Checklist before entering any light or heavy crude position

  • Confirm EMA crossover direction and RSI level.
  • Identify recent swing high/low for stop placement.
  • Verify spread divergence if trading a crude oil spread.
  • Calculate risk - keep it at or below 0.8% of account.
  • Check market liquidity - look at recent volume and order-book depth.
  • Review upcoming news that could impact oil prices.

FAQ

Frequently Asked Questions

What is the difference between light sweet and heavy sour crude?

Light sweet crude has high API gravity and low sulfur content, making it cheaper to refine. In contrast, heavy sour crude is denser, contains more sulfur, and requires complex, expensive processing to produce high-value fuels.

Why do refiners prefer light sweet crude oil over heavy sour?

Refiners prefer light sweet crude because it yields a higher percentage of gasoline and diesel with minimal processing. Processing heavy sour crude involves higher energy costs and additional equipment to remove impurities like sulfur and heavy metals.

How does API gravity affect the price of a crude oil barrel?
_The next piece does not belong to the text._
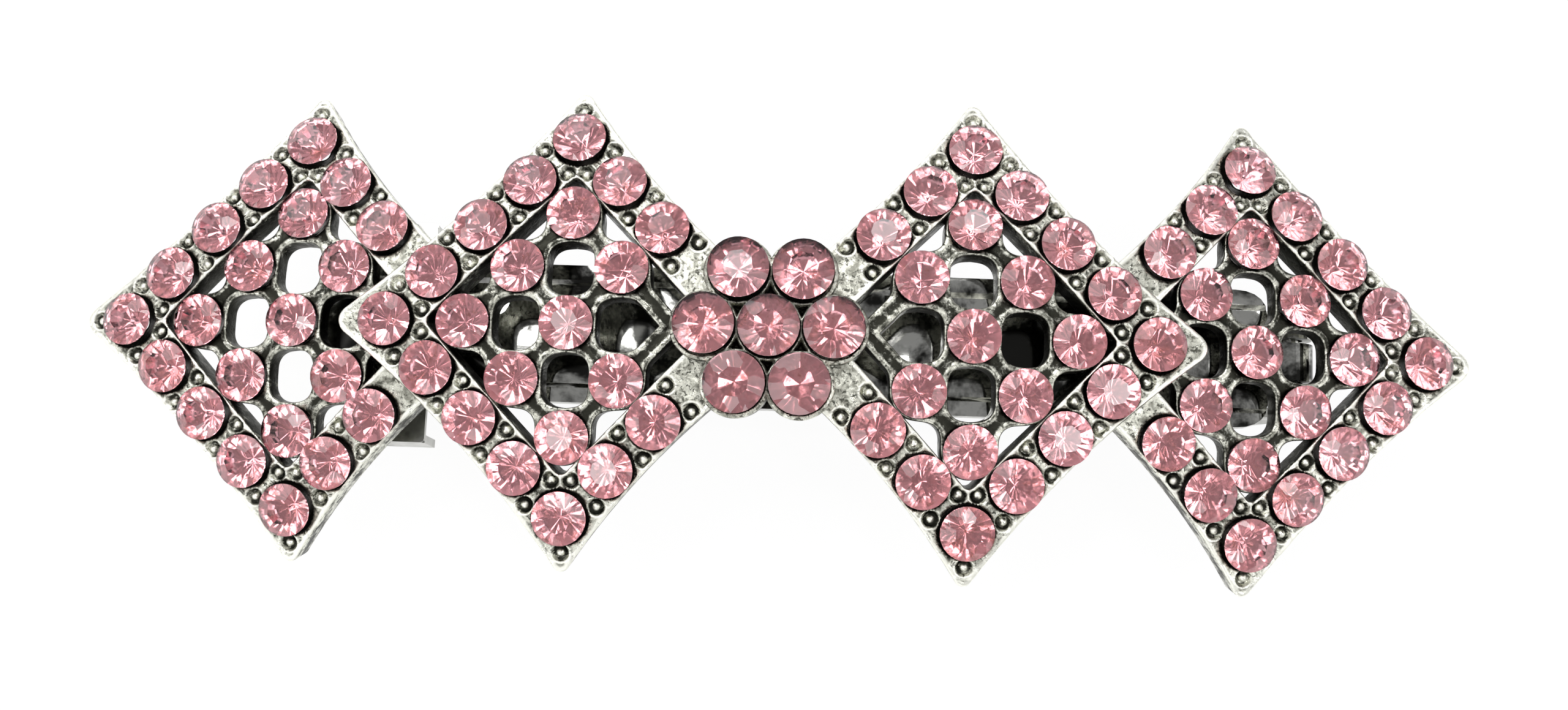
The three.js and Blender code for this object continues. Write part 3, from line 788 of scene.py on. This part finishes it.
def addPeg(name, x):
    headLow, bossLow = pegLevels(x)
    bend = np.radians(np.linspace(15, 90, 6))
    profile = [(peg["headRadius"] * math.sin(a), headLow + peg["headHeight"] * (1 - math.cos(a)))
               for a in bend]
    profile += [(peg["neckRadius"], headLow + peg["headHeight"]), (peg["neckRadius"], bossLow)]
    for a in np.radians([0, 30, 60, 90]):
        profile.append((peg["bossRadius"] - peg["bossEdge"] * (1 - math.sin(a)),
                        bossLow + peg["bossEdge"] * (1 - math.cos(a))))
    profile.append((peg["bossRadius"], bossLow + peg["bossHeight"]))
    profile = np.array(profile)
    turn = np.arange(peg["around"]) * 2 * math.pi / peg["around"]
    radius = profile[:, :1] - np.abs(random.normal(0, peg["dent"], (len(profile), len(turn))))
    points = np.stack([x + radius * np.cos(turn), radius * np.sin(turn), profile[:, 1:] + 0 * turn], axis=2)
    number = np.arange(radius.size).reshape(radius.shape)
    faces = [number[0][::-1].tolist()] + sweep(number).tolist() + [number[-1].tolist()]
    piece = makePiece(name, points.reshape(-1, 3), faces, [silverCast])
    paint(piece, "patinaAndShade", np.full(radius.size, 0.15))
    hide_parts("casting")
    return piece


pegX = float(bendFront(np.array([[innerCentre + ringHalf[0], 0.0, 0.0]]))[0, 0])
addPeg("peg_left", -pegX)
addPeg("peg_right", pegX)
print("casting ready")


# The stones

def stoneShape(diameter):
    # Rings of one faceted stone, each facet a plane. A main crown facet falls by slope times
    # (r cos d - flat), d being the angle from its middle. Two straight lines from where a pair of them
    # meets to the girdle cut off a steeper corner facet. The point has twice as many facets, all
    # through one tip: z = tip + depth r cos d / (R cos(half a facet)).
    radius = diameter / 2
    step = 2 * math.pi / stone["sides"]
    angle = np.arange(stone["sides"] * stone["perSide"]) * step / stone["perSide"]
    turn = (angle + step / 2) % step - step / 2
    pointTurn = (angle + step / 4) % (step / 2) - step / 4
    low = stone["girdleLift"]
    high = low + stone["girdleHeight"]
    top = high + stone["crownHeight"]
    tip = low - stone["pavilionDepth"]
    flat = radius * stone["tableShare"] * math.cos(step / 2)
    slope = (top - high) / (radius - flat)
    corner = radius * stone["cornerShare"] * np.array([math.cos(step / 2), math.sin(step / 2)])
    foot = np.array([radius * 0.985, 0.0])
    line = corner - foot
    away = np.abs(turn)
    cutRadius = (foot[0] * line[1]) / (np.cos(away) * line[1] - np.sin(away) * line[0])
    cutHeight = top - slope * (cutRadius * np.cos(turn) - flat)
    ringHeight = np.where(away < 1e-6, top - slope * (radius - flat), high)
    circle = np.stack([np.cos(angle), np.sin(angle)], axis=1)
    rings = [np.column_stack([circle * (flat / np.cos(turn))[:, None], np.full(len(angle), top)]),
             np.column_stack([circle * cutRadius[:, None], cutHeight]),
             np.column_stack([circle * radius, ringHeight]),
             np.column_stack([circle * radius, tip + (low - tip) * np.cos(pointTurn)])]
    points = np.vstack(rings + [[0, 0, tip]])
    number = np.arange(len(rings) * len(angle)).reshape(len(rings), -1)
    quads = sweep(number)[:, ::-1]
    last = number[-1]
    point = np.stack([last, np.full(len(last), len(points) - 1), np.roll(last, -1)], axis=1)[:, ::-1]
    faces = [number[0].tolist()] + quads.tolist() + point.tolist()
    slots = np.array([0] * (1 + len(quads)) + [1] * len(point), dtype=np.int32)
    return points, faces, slots


def seatFrame(flat):
    # place, and the directions along, across and out of the bent front there
    spots = bendFront(np.array([flat, flat + [0.01, 0, 0], flat + [0, 0, 0.01]]))
    up = (spots[2] - spots[0]) / np.linalg.norm(spots[2] - spots[0])
    along = (spots[1] - spots[0]) / np.linalg.norm(spots[1] - spots[0])
    return spots[0], np.column_stack([along, np.cross(up, along), up])


stoneNodes = {name: (Vector(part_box(name)[0]) + Vector(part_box(name)[1])) / 2
              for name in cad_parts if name.startswith("stone")}


def addStone(name, shape, flat):
    points, faces, slots = shape
    place, axes = seatFrame(flat)
    spin = Matrix.Rotation(random.uniform(0, 2 * math.pi), 3, "Z")
    lean = Matrix.Rotation(math.radians(random.normal(0, stone["tilt"])), 3, "X")
    turned = points @ np.array((lean @ spin).to_3x3()).T
    piece = makePiece(name, place + turned @ axes.T, faces, [pinkGlass, stoneFoil], shade=False, slots=slots)
    for node, centre in stoneNodes.items():
        if np.linalg.norm(np.array(centre) / mm - place) < layout["smallStone"] / 2:
            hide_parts(node)
    return piece


smallShape = stoneShape(layout["smallStone"])
flowerShape = stoneShape(layout["flowerStone"])
for diamond in diamonds:
    for kind, seats in (("frame", frameSeats(diamond)), ("lattice", latticeSeats(diamond))):
        for k, seat in enumerate(seats):
            addStone(f"stone_{diamond['name']}_{kind}_{k + 1}", smallShape, seat)
for k, seat in enumerate(flowerSeats()):
    addStone(f"stone_flower_{k + 1}_set", flowerShape, seat)
print("stones ready")


# The clasp

clasp = {
    "nodes": ("base_plate", "hinge_pin", "leaf_spring", "clasp_arm", "catch_plate",
              "catch_lever_front", "catch_lever_back"),
    "edge": 0.09,            # stamped edges are this round
    "sharpest": 40.0,        # degrees of turn above which an edge is rounded
    "merge": 0.002,
}
for name in clasp["nodes"]:
    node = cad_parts[name]
    node.data.materials.clear()
    # the base plate takes the copy painted near black with dark reflection, the other parts the lighter
    # nickel
    node.data.materials.append(plates["paintedShadePlate" if name == "base_plate" else "nickelPlate"])
    weld = node.modifiers.new("weld", "WELD")
    weld.merge_threshold = clasp["merge"] * mm
    bevel = node.modifiers.new("edge", "BEVEL")
    bevel.width = clasp["edge"] * mm
    bevel.segments = 2
    bevel.limit_method = "ANGLE"
    bevel.angle_limit = math.radians(clasp["sharpest"])
    bevel.harden_normals = False
print("clasp ready")


# Floor, light and camera

studio = {
    "floor": (0.90, 0.90, 0.89),
    "floorGrain": (0.88, 0.88, 0.875),
    "floorSize": 3.0,
    "floorDrop": 0.05,
    "floorGlow": 0.30,
    "floorShade": 0.10,      # how much of the floor's own shading the camera sees
    "zenith": 0.30,
    "shoulder": 0.62,
    "horizon": 0.35,
    "lights": {              # place, size and radiant power
        "keySoftbox": ((-0.22, 0.38, 0.42), (0.55, 0.35), 1.5),
        "fillSoftbox": ((0.50, -0.10, 0.38), (0.35, 0.35), 0.7),
        "stripLight": ((-0.10, -0.50, 0.30), (0.60, 0.10), 0.6),
        "overheadSoftbox": ((-0.10, 0.15, 0.55), (0.22, 0.08), 0.34),
        "sideSoftbox": ((0.17, -0.05, 0.50), (0.07, 0.14), 0.25),
        "backSoftbox": ((0.10, 0.30, 0.50), (0.10, 0.10), 0.22),
        "frontSoftbox": ((-0.16, -0.14, 0.50), (0.12, 0.06), 0.18),
        "leftSoftbox": ((-0.48, -0.16, 0.28), (0.30, 0.20), 0.5),
    },
}


def addFloor():
    # A light table: the camera sees it near white, the object sees its plain grey-white top, and
    # from below it lets the view through.
    half = studio["floorSize"] / 2
    drop = -studio["floorDrop"] * mm
    mesh = bpy.data.meshes.new("floor")
    corners = [(-half, -half, drop), (half, -half, drop), (half, half, drop), (-half, half, drop)]
    mesh.from_pydata(corners, [], [(0, 1, 2, 3)])
    material, tree, shader, place = newMaterial("paleFloor")
    grain = useMottle(tree, place, 40.0, 0.5, 0.2)
    pale = mixColour(tree, grain.outputs["Mask"], studio["floor"], studio["floorGrain"])
    link(tree, pale, shader.inputs["Base Color"])
    shader.inputs["Roughness"].default_value = 0.8
    shader.inputs["Emission Color"].default_value = (1, 1, 1, 1)
    shader.inputs["Emission Strength"].default_value = studio["floorGlow"]
    glow = addNode(tree, "ShaderNodeEmission", {"Strength": 1.0})
    path = addNode(tree, "ShaderNodeLightPath")
    share = addNode(tree, "ShaderNodeMath", {1: 1.0 - studio["floorShade"]}, operation="MULTIPLY")
    link(tree, path.outputs["Is Camera Ray"], share.inputs[0])
    seen = addNode(tree, "ShaderNodeMixShader")
    link(tree, share.outputs[0], seen.inputs[0])
    link(tree, shader.outputs[0], seen.inputs[1])
    link(tree, glow.outputs[0], seen.inputs[2])
    facing = addNode(tree, "ShaderNodeNewGeometry")
    clear = addNode(tree, "ShaderNodeBsdfTransparent")
    ends = addNode(tree, "ShaderNodeMixShader")
    link(tree, facing.outputs["Backfacing"], ends.inputs[0])
    link(tree, seen.outputs[0], ends.inputs[1])
    link(tree, clear.outputs[0], ends.inputs[2])
    link(tree, ends.outputs[0], tree.nodes["Material Output"].inputs["Surface"])
    mesh.materials.append(material)
    floor = bpy.data.objects.new("floor", mesh)
    bpy.context.collection.objects.link(floor)


def addLight(name, place, size, power, target=(0, 0, 0.01)):
    lamp = bpy.data.lights.new(name, "AREA")
    lamp.shape = "RECTANGLE"
    lamp.size, lamp.size_y = size
    lamp.energy = power
    light = bpy.data.objects.new(name, lamp)
    light.location = place
    light.rotation_euler = (Vector(target) - Vector(place)).to_track_quat("-Z", "Y").to_euler()
    bpy.context.collection.objects.link(light)


def addWorld():
    # a dome that is dark overhead, brightest at the shoulder, and plain white where the camera sees it
    world = bpy.data.worlds.new("studio")
    bpy.context.scene.world = world
    world.use_nodes = True
    tree = world.node_tree
    background = tree.nodes["Background"]
    place = addNode(tree, "ShaderNodeTexCoord")
    split = addNode(tree, "ShaderNodeSeparateXYZ")
    link(tree, place.outputs["Generated"], split.inputs[0])
    rise = ramp(tree, split.outputs[2], 0.05, 0.55, studio["horizon"], studio["shoulder"])
    fall = ramp(tree, split.outputs[2], 0.80, 0.97, 1.0, studio["zenith"] / studio["shoulder"])
    dome = addNode(tree, "ShaderNodeMath", operation="MULTIPLY")
    link(tree, rise, dome.inputs[0])
    link(tree, fall, dome.inputs[1])
    path = addNode(tree, "ShaderNodeLightPath")
    seen = addNode(tree, "ShaderNodeMix", {3: 1.0}, data_type="FLOAT")
    link(tree, path.outputs["Is Camera Ray"], seen.inputs[0])
    link(tree, dome.outputs[0], seen.inputs[2])
    link(tree, seen.outputs[0], background.inputs["Strength"])
    background.inputs["Color"].default_value = (1, 1, 1, 1)


addFloor()
addWorld()
for name, (place, size, power) in studio["lights"].items():
    addLight(name, place, size, power)
bpy.context.scene.view_settings.view_transform = "Standard"

view = {
    "distance": 111.4,      # to the crown of the front
    "tilt": (-0.156, -0.030, -0.034),   # about X, Y and Z in turn
    "lens": 44.1,
    "shift": (0.0095, -0.0172),
}


def addCamera():
    tiltX, tiltY, tiltZ = view["tilt"]
    turn = Matrix.Rotation(tiltZ, 3, "Z") @ Matrix.Rotation(tiltY, 3, "Y") @ Matrix.Rotation(tiltX, 3, "X")
    back = turn.transposed()
    lens = bpy.data.cameras.new("camera")
    lens.lens = view["lens"]
    lens.sensor_width = 36.0
    lens.shift_x, lens.shift_y = view["shift"]
    lens.clip_start = 0.005
    lens.clip_end = 20.0
    camera = bpy.data.objects.new("camera", lens)
    place = back @ Vector((0, 0, view["distance"])) + Vector((0, 0, crown))
    camera.matrix_world = Matrix.Translation(place * mm) @ back.to_4x4()
    bpy.context.collection.objects.link(camera)
    bpy.context.scene.camera = camera


addCamera()
print("scene ready")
API gravity measures crude density; higher numbers indicate lighter oil. Since light crude is easier to process into profitable fuels, a single degree increase in API gravity can add several cents to the spot price per barrel.

What is the significance of the WTI-Dubai price spread?

The WTI-Dubai spread reflects the price difference between light sweet and heavy sour grades. A widening spread suggests strong demand for light fuels, while a narrowing spread indicates tighter supply or higher demand for heavier grades.

How should I adjust my risk management for different crude grades?

Traders should use tighter stop-losses for light sweet crude due to its narrower spreads and clearer trends. Heavy sour grades often exhibit higher volatility, requiring wider stop-loss margins and smaller position sizes to manage the increased risk.